In 1980, Weiche was identified in the media as president of the Canadian National Socialist Party (an unregistered political party) when, in Sarnia, Weiche was invited to appear on radio station CHOK. The appearance was cancelled due to public complaints. Despite the cancellation, a clash broke out between followers of Weiche and members of the Conference Against Racist and Fascist Violence during a protest outside the station.

Later that year, a Ku Klux Klan cross burning and rally led by Alexander McQuirter was held on Weiche's 12 acre farm in southwestern Ontario. McQuirter described Weiche as "nothing more than a friend (who) doesn't necessarily agree with our principles."

A subsequent cross burning on his property in 1993 attended by approximately 40 people dressed in Klan regalia led the provincial government of Bob Rae to consider amending the Ontario Human Rights Code to ban the activity.

==Operation Red Dog==
In 1981, Weiche was named as one of the financial backers of Operation Red Dog, a failed white supremacist plot to overthrow the government of Dominica. Don Andrews described Weiche as "a National Socialist, or Nazi [with] money and vast real estate holdings" who was interested in Dominica for business reasons. Weiche admitted he had been approached by ringleader Michale Purdue to invest in the scheme but denied any involvement saying "I wasn't interested in his revolution... Perdue is a liar about everything. Perdue is an infiltrator who had to stick it to some people." However, Weiche told a reporter that he would like to see a population transfer where Blacks from the Caribbean are relocated to Canada and whites repopulate the islands and set up an ideal society on white supremacist principles. Though he denied contributing anything financially to the plot, he admitted in an interview that he was "involved with the idea of Dominica since the middle of '79," wanting to create a colony for "all pure whites - Aryan stock, physically as well as mentally."

==Later activities==
In the 1990s, Weiche worked with the Nationalist Party of Canada's Don Andrews in an attempt to have municipalities recognize "European Heritage Week" following up from a successful 1995 attempt to have London, Ontario recognize "European Heritage Day". Weiche filed a complaint with the Canadian Human Rights Commission when the city rejected Weiche's proposal.

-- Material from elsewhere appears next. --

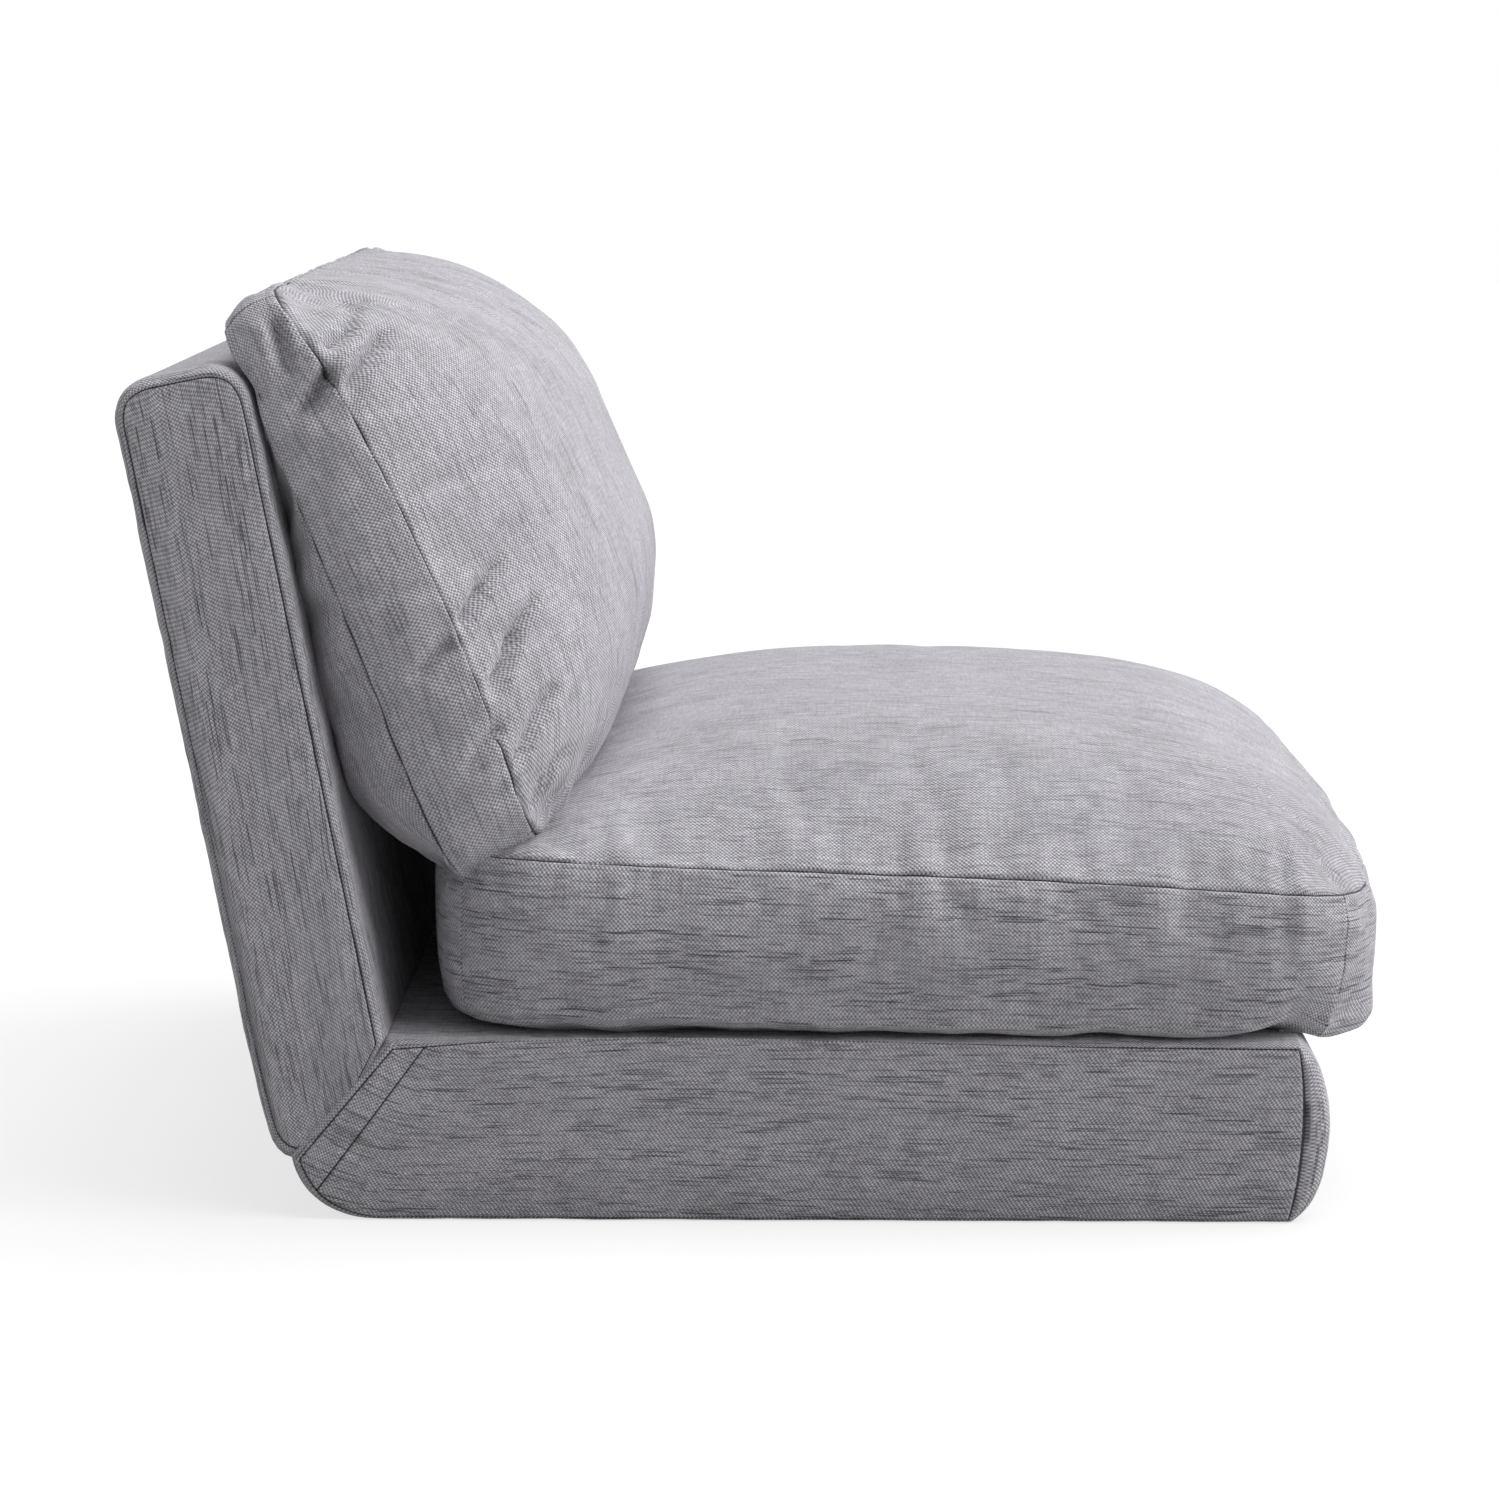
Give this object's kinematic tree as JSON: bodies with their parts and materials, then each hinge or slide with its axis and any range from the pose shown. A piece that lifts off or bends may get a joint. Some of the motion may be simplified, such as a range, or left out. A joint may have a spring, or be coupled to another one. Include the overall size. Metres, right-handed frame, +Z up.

Weiche made his fortune as a developer and, in 2000, was reported by Now Magazine to be a major financial backer of far-right leader Paul Fromm.

His property near London, Ontario, included a room designed to approximate Adolf Hitler's Alpine retreat. The room reportedly included "oil paintings and photographs of Hitler hang[ing] on walls inside, [along with] two faded swastika pennants. An autographed copy of Hitler's Mein Kampf sits on a study bookshelf. And there are photographs of former U.S. Nazi leader George Lincoln Rockwell and the Queen," according to a 1981 Globe and Mail report.

His son, David Weiche, was a member of the Bandidos biker gang and was described as the "right-hand man" of Wayne Kellestine, the leading perpetrator of the Shedden massacre in which eight fellow members of the Bandidos were murdered. David Weiche moved to Winnipeg three months before the massacre. When the murders came to light, Martin Weiche told the London Free Press, "If I was David... I'd go and hide, I would quickly disappear for a few weeks. The murderers are still out there."

A large backward swastika cut into a field behind Weiche’s home drew international attention to London with the launch of Google Earth.

Weiche died of kidney failure on September 2, 2011, at the age of 90.